The Taliban fired anti-aircraft guns at U.S. planes and shelled opposition forces, witnesses said. Taliban fire had diminished recently, though it was not clear whether the militia was conserving ammunition or had lost guns to the bombing.

The Pentagon says it has not lost any aircraft to Taliban fire in nearly six weeks of bombing, despite Taliban claims to have shot down at least half a dozen planes and helicopters.

At least 22 civilians and four Taliban soldiers died in bombing across Afghanistan on Thursday, according to Bakhtar. It said seven were killed when a bomb struck near a shrine in a Kandahar district where villagers, often women hoping to give birth to a son, gather regularly to offer prayers.

``Last night, there was a very heavy bombardment north of Kabul. Every two minutes, five minutes, another bomb was dropped,'' said Bakhtar chief Abdul Hanan Hemat.

The Pentagon has said Taliban claims that the bombing has killed and wounded many civilians are exaggerated, and that U.S. jets are only going after Taliban military targets. However, it has acknowledged that some civilian casualties are inevitable.

In Britain on Thursday, Pakistan's President Pervez Musharraf said that bombing Afghanistan during the Muslim holy month of Ramadan could alienate Muslims worldwide, and that civilian casualties were fueling perceptions of an unjust war.

Ramadan begins in about a week, and Musharraf plans to raise the issue with President Bush in New York during the weekend. He returns to Pakistan on Monday.

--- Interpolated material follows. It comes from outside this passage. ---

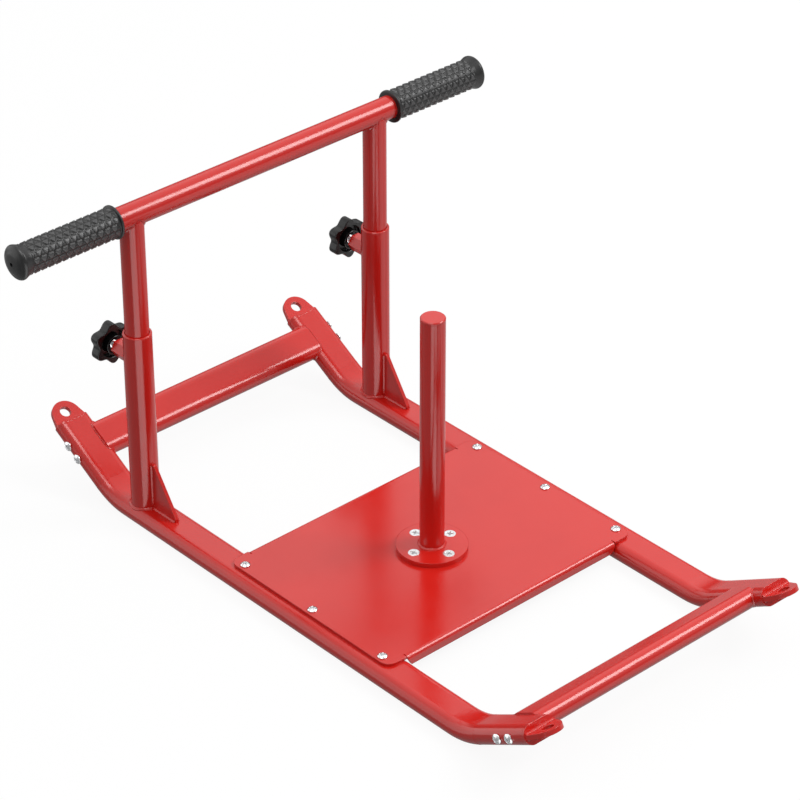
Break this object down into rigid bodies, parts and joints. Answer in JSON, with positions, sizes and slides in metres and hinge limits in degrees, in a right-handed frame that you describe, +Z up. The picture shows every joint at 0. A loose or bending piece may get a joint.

Musharraf faces opposition at home from pro-Taliban groups who resent his decision to side with the United States in its military campaign in Afghanistan. Those groups staged nationwide protests Friday, and three demonstrators were killed in a clash with police in the central city of D.G. Khan.

Bush launched the air assault Oct. 7 after the Taliban refused to surrender Osama bin Laden, alleged architect of the Sept. 11 terrorist attacks that killed 4,500 people in the United States.

After intensive U.S. bombing, opposition forces have reached within about 10 miles of Mazar-e-Sharif, which the Taliban overran in 1998. But opposition troops appeared to have slowed down south of the city, around a ridge that runs east-to-west.

Telephone links to Mazar-e-Sharif have been cut and conditions inside the city for the estimated 200,000 civilians are unclear. Most inhabitants are ethnic Tajiks and Uzbeks - like the opposition - while the Taliban are almost entirely Pashtuns.